5 Ways to Refinance an Underwater Mortgage in Today’s MarketBy
Will the Government Shut Off the Aid to Borrowers that Need a No Equity Refinance?
There have been many government loan programs that have attempted to help distressed borrowers with underwater refinancing but very few have succeeded. The FHASecure, Hope for Homeowners, EHLP, HAMP, Fannie Mae Du Refi-Plus and the Home Affordable Refinance Program all provided a program to refinance underwater mortgages, but very few loans were closed when it was all said and done. On paper, these relief plans all looked great, but when the lenders and insurance companies read the fine print of these programs they were turned off. They offered a path to achieve a low fixed interest rate with loan to values ranging from 105 to 125% but lenders never felt comfortable originating the underwater mortgage programs mostly because the risk was too great. These federal programs neglected to solve the risk factors most refinance lenders were simply not willing to take.
Finally the Federal Government, Fannie Mae, Freddie Mac and FHA came together to overcome the obstacles that lenders and insurance companies had and they rolled out several solutions for distressed borrowers to actually achieve an underwater mortgage refinance. With home values going up and down like a row boat drifting out to sea with hurricane swells, it became clear that a 125% cap on loan to value ratios was not enough nationally. In many regions like Arizona, California, Nevada, Florida, Georgia New Jersey, Maryland and Virginia, loan to values greatly exceeded the 125% threshold. We saw reports of upside down mortgages at 200 and 300% loan to value in some hard-hit regions. So the only way to overcome the negative equity dilemma was to completely scrap the ratio between loan balance and property value. The other issue was the “lender risk”, so the Federal Agencies agreed to minimize the risk so that loan companies and banks would participate in the underwater refinance programs. The HARP 2.0 was born with loan to value limits and limited liabilities for HARP lenders.
1. Are you eligible for no equity refinancing from one of the government sponsored entities like Fannie Mae or Freddie Mac?

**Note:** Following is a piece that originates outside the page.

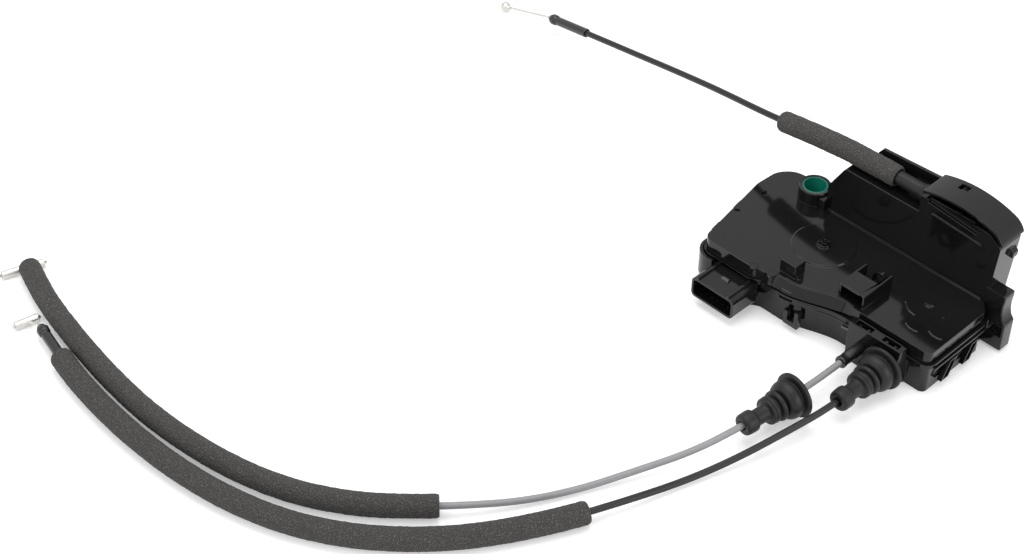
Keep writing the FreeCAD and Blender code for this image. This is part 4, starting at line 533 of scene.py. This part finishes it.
def tray_front(x):
    """The tray's real front, which bows in one smooth curve."""
    curve = -12.0 + 11.2 * eased(x, -110.0, -66.0)
    near_socket = eased(x, -133.0, -124.0)
    near_block = eased(x, -62.0, -57.0)
    return drawn_front(x) + (curve - drawn_front(x)) * near_socket * (1 - near_block)


def cover_front(x, z):
    """The cover's real front: its skirt leans back from the foot to the top edge."""
    foot = -15.6 + 1.4 * eased(x, -124.0, -110.0) + 12.4 * eased(x, -108.0, -62.0)
    top = -14.7 + 5.1 * eased(x, -119.0, -114.0) + 11.4 * eased(x, -104.0, -66.0)
    curve = foot + (top - foot) * held(z, SKIRT_LOW, SKIRT_HIGH)
    near_socket = eased(x, -131.0, -125.0)
    near_block = eased(x, -74.0, -57.0)
    return drawn_front(x) + (curve - drawn_front(x)) * near_socket * (1 - near_block)


def rounded_corner(x, y):
    """Draw in the far left corner, which is rounder than the rest of the outline."""
    share = eased(y, 55.0, 80.0) * (1 - eased(x, -172.0, -156.0))
    return x + CORNER_X * share, y - CORNER_Y * share


def scored(stops, way):
    """Cut through the piece that is being edited at some drawn distances along a direction."""
    for stop in stops:
        bpy.ops.mesh.select_all(action="SELECT")
        bpy.ops.mesh.bisect(plane_co=at(*(stop * step for step in way)), plane_no=way)


def sliced(skin):
    """Give the front wall upright cuts to bend at."""
    alone(skin)
    bpy.ops.object.mode_set(mode="EDIT")
    scored(range(-132, -54, CUT_STEP), (1, 0, 0))
    bpy.ops.object.mode_set(mode="OBJECT")


def block(name, low, high):
    """A cube from one drawn corner to the other."""
    bpy.ops.object.select_all(action="DESELECT")
    middle = [(a + b) / 2 for a, b in zip(low, high)]
    bpy.ops.mesh.primitive_cube_add(size=1, location=at(*middle),
                                    scale=[(b - a) / 1000 for a, b in zip(low, high)])
    bpy.ops.object.transform_apply(location=True, rotation=True, scale=True)
    piece = bpy.context.object
    piece.name = name
    piece.data.materials.append(moulding.material)
    return piece


def cut_away(skin, cutter):
    """Take a block out of a piece and merge what the cut leaves on its flat faces."""
    alone(skin)
    trim = skin.modifiers.new("trim", "BOOLEAN")
    trim.object = cutter
    trim.operation = "DIFFERENCE"
    trim.solver = "EXACT"
    bpy.ops.object.modifier_apply(modifier="trim")
    bpy.data.objects.remove(cutter)
    bpy.ops.object.mode_set(mode="EDIT")
    bpy.ops.mesh.select_all(action="SELECT")
    bpy.ops.mesh.remove_doubles(threshold=MERGED)
    bpy.ops.mesh.dissolve_limited(angle_limit=radians(0.5))
    bpy.ops.object.mode_set(mode="OBJECT")


def clear_front(skin, high):
    """Take off what stands proud of the front wall and the right end, up to a height."""
    cutter = block("cutter", (-127.0, -30.0, -2.0), (SLANT_RIGHT, -SHAVED, high))
    for vertex in cutter.data.vertices:
        x, y, z = vertex.co * 1000 - DRAWING_ZERO
        if x < -100 and y > -10:
            vertex.co = at(x, drawn_front(x) - SHAVED, z)
    cut_away(skin, cutter)
    cut_away(skin, block("cutter", (-82.1, -30.0, -2.0), (-56.65, -SHAVED, high)))
    cut_away(skin, block("cutter", (SHAVED, 2.0, -2.0), (20.0, 60.0, high)))


def worn_by_lock(piece):
    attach(piece, "lock_body")
    return piece


tray = merged_copy("housing_base", moulding)
clear_front(tray, 20.9)
sliced(tray)
for vertex in tray.data.vertices:
    x, y, z = vertex.co * 1000 - DRAWING_ZERO
    front = drawn_front(x)
    if x < BLOCK_LEFT and y < front + WALL_DEPTH:
        ledge = y < front - LEDGE_PROUD and z > LEDGE_LOW and x > -130
        y += tray_front(x) - front + (LEDGE_PUSH if ledge else 0.0)
    elif -57.0 < x < -14.9 and y < -0.4 and z > 24.0:
        z += BLOCK_RISE
    elif -20.0 < x < -14.9 and y < -5.0 and z < 12.0:
        x -= 5.0
    x, y = rounded_corner(x, y)
    vertex.co = at(x, y, z)
soften(tray, EDGE)
worn_by_lock(tray)
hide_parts("housing_base")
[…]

You may have an upside down mortgage, but your lien must be owned or serviced by Fannie Mae(FNMA) or Freddie Mac(FMCC) and have been closed prior to June 1, 2009.

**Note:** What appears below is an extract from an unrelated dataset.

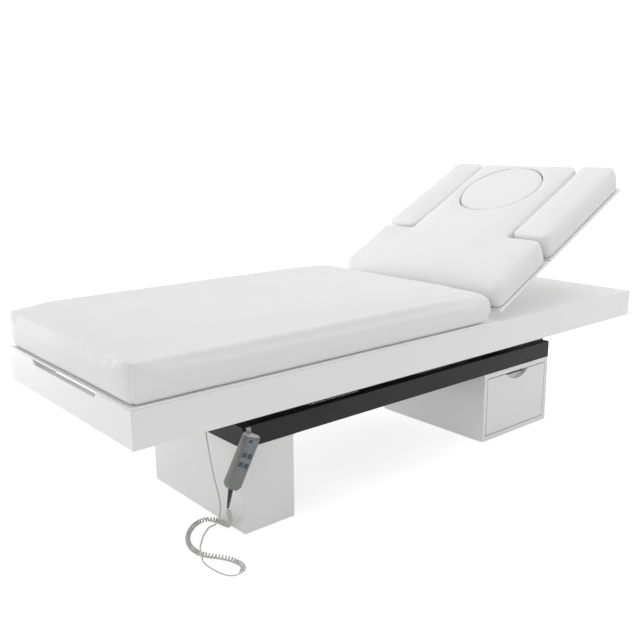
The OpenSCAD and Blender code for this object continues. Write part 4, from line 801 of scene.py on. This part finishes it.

2. Verify with Fannie Mae whether your 1st loan online is owned by them > Fannie Mae Loan Look Up
3. Check to see if Freddie Mac owns your mortgage > See if Freddie Own Your Home Loan
4. Verify if you meet the 80% minimum loan to value criteria under the HARP 2.0 guidelines
5. Are you below the 45% maximum debt to income ratio limit?
According to a KBW Research report, over than 1.6 million homeowner have closed on a HARP refinance loan to date, of which 618,217 refinances took place in 2012. The reality is that the pool of qualified HARP applicants is shrinking significantly. Many consumers bought homes in the U.S. after the “May 31, 2009” cut-off that Fannie and Freddie require for refinancing under the HARP umbrella. That means that there are tens of millions who have an underwater mortgage but do not meet HARP requirements to refinance.

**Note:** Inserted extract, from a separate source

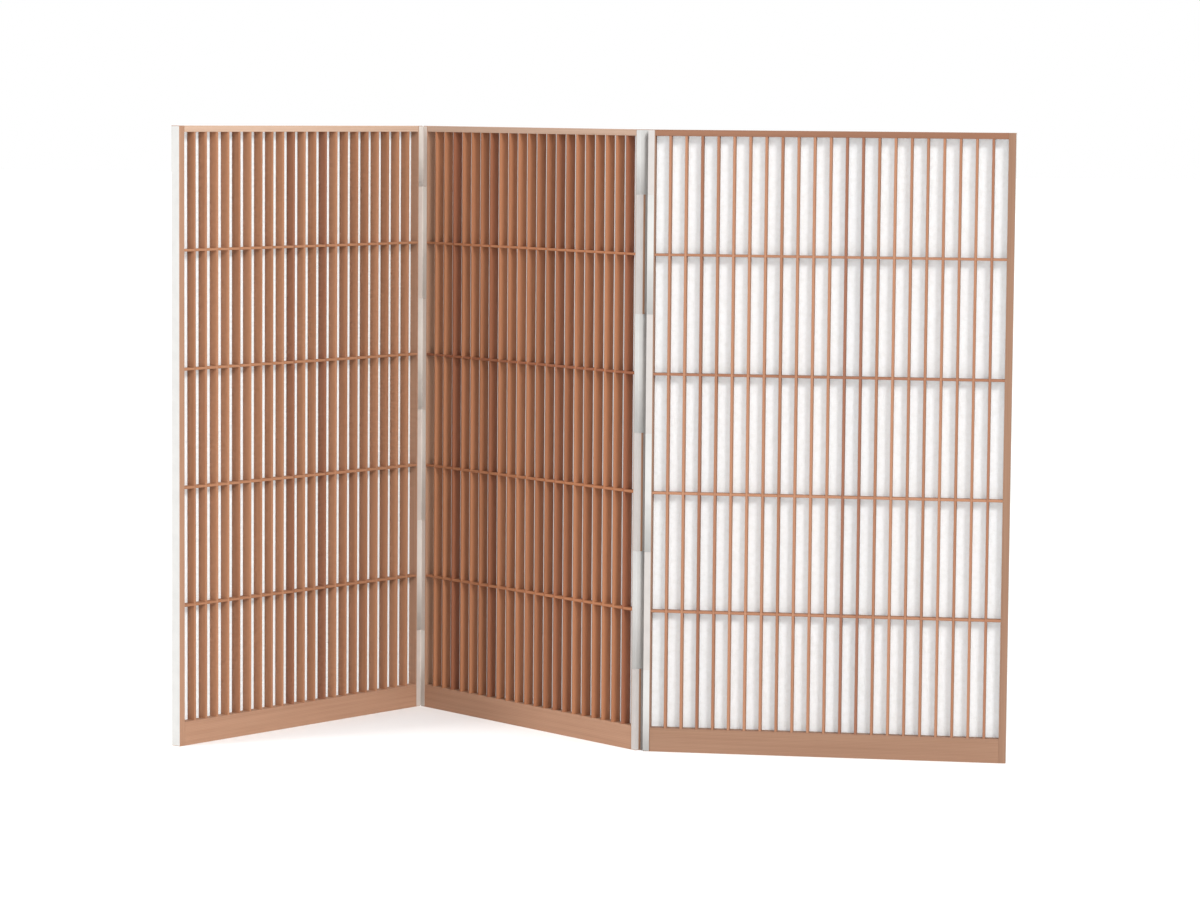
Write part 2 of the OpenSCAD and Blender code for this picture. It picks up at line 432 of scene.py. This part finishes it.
# Sticks are cut from places this far apart, differ this much, and some are heartwood
STICK_SPREAD = 0.37
STICK_CONTRAST = 0.6
HEARTWOOD_SHUFFLE = 7.0
HEARTWOOD_RANGE = (0.72, 0.95)
HEARTWOOD_DEPTH = 0.75
WOOD_ROUGHNESS = 0.52
WOOD_ROUGHNESS_RANGE = 0.22
WOOD_BUMP = 0.25
WOOD_RELIEF = 0.15 * MM
WOOD_GLOSS = {"Specular IOR Level": 0.3}
# Each member's tone is its board's, together with painted light: the right panel and the lattices are
# darkened as painted shade, and the left and middle top rails are whitened as a painted highlight. A tone is
# one number, or one each for red, green and blue
STILE_TONE_AND_PAINTED_SHADE = {"left": 1.0, "middle": 1.0, "right": 0.68}
TOP_RAIL_TONE_AND_PAINTED_LIGHT = {
    "left": (1.45, 1.80, 2.10), "middle": (1.15, 1.40, 1.65), "right": (0.62, 0.52, 0.47)}
BOTTOM_RAIL_TONE_AND_PAINTED_SHADE = {"left": 1.04, "middle": 1.03, "right": 0.74}
LATTICE_TONE_AND_PAINTED_SHADE = {"left": (0.88, 0.87, 0.82), "middle": (0.86, 0.74, 0.62), "right": 0.82}


def toned(colour, tone):
    """A colour made lighter or darker, by one number or by one for each channel."""
    tones = tone if isinstance(tone, tuple) else (tone,) * 3
    return tuple(channel * each for channel, each in zip(colour, tones)) + (1.0,)


def cedar(name, turn, grain_along_x=False, stick=False, lightness=1.0):
    """Straight-grained cedar. The grain runs up or along the panel, and each stick has its own tone."""
    shader = Shader(name, turn)
    x, y, z = shader.place()
    across, length = (z, x) if grain_along_x else (x, z)
    if stick:
        tone = shader.add("ShaderNodeAttribute", {"attribute_name": "tone"}, out="Fac")
        across = across + tone * STICK_SPREAD
    run = shader.point(across, y, length * FIBRE_STRETCH)
    wander = shader.noise(run, WANDER_SCALE, 3.0) - 0.5
    ring = (across * RING_SLOPE[0] + y * RING_SLOPE[1] + wander * RING_WANDER) / RING_GAP
    late = ring.fraction().step(*LATE_RISE) * (1.0 - ring.fraction().step(*LATE_END))
    streak = shader.noise(shader.point(across, y, length * (FIBRE_STRETCH / 2)), STREAK_SCALE)
    cloud = shader.noise(run, CLOUD_SCALE)
    figure = shader.noise(run, FIGURE_SCALE) - 0.5
    shade = late * LATE_SHADE + streak * STREAK_SHADE + cloud * CLOUD_SHADE + figure * FIGURE_SHADE - PALENESS
    pale, dark = colours().early_wood, colours().late_wood
    if stick:
        shade = shade + (tone - 0.5) * STICK_CONTRAST
        pale, dark = colours().pale_slat, colours().dark_slat
    # lightness carries this member's painted light and shade as well as its board's tone
    colour = shader.mix(shade, toned(pale, lightness), toned(dark, lightness))
    if stick:
        heartwood = (tone * HEARTWOOD_SHUFFLE).fraction().step(*HEARTWOOD_RANGE) * HEARTWOOD_DEPTH
        colour = shader.mix(heartwood, colour, toned(colours().red_slat, lightness))
    dull = WOOD_ROUGHNESS + streak * WOOD_ROUGHNESS_RANGE
    return shader.finish(colour, dull, late * 0.5 + streak, WOOD_BUMP, WOOD_RELIEF, **WOOD_GLOSS)


# ---- Papers ----

# Painted light on the fold papers: the left fold's are made a little redder and brighter, and the right
# fold's darker as painted shade
FOLD_PAPER_PAINTED_LIGHT = {"left": (1.08, 1.00, 0.94), "right": 0.94}
PAPER_GLOSS = {"Specular IOR Level": 0.25}
# Patterns a metre
SHEET_FIBRE_SCALE = 55.0
SHEET_CLOUD_SCALE = 130.0
STRIP_FIBRE_SCALE = 90.0
STRIP_CLOUD_SCALE = 45.0
# Two layers of fibres: how much finer each is, how curly, and the level and width of noise that draws it
FIBRE_LAYERS = ((1.0, 1.6, 0.5, 0.028), (1.7, 2.2, 0.47, 0.022))
SHEET_FIBRE_SHADE = 0.3
SHEET_CLOUD_SHADE = 0.5
SHEET_CLOUD_RANGE = (0.35, 0.75)
SHEET_ROUGHNESS = 0.86
SHEET_BUMP = 0.22
SHEET_RELIEF = 0.1 * MM
SHEET_LETS_THROUGH = 0.40
THROUGH_COLOUR = (0.95, 0.965, 0.975, 1.0)
# Painted shade on the back of the sheet: the sticks' shadows seen through the paper, and the darker paper
# where a stick is glued to it
STICK_SHADOW_BEHIND = (0.55, 0.42, 0.33, 1.0)
STICK_SHADE = 0.24
STICK_BLUR = 0.9 * MM
STRIP_FIBRE_SHADE = 0.15
STRIP_CLOUD_SHADE = 0.4
STRIP_CLOUD_RANGE = (0.3, 0.8)
STRIP_ROUGHNESS = 0.8
STRIP_BUMP = 0.2
STRIP_RELIEF = 0.12 * MM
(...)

Looking forward at Obama’s second term, many finance analysts believe that the Obama Administration will have more liberty to take their mandate and force the issue of the Federal government’s role in housing and how it relates to the home finance industry. Only time will tell, but to Obama’s second term may lead to HARP 3 and the federal mandate that banks write-down mortgages to current values. Of course these are very controversial topics that you can expect to see fighting on the Hill as the Republican led Congress and the Democratic led Senate make these issues political.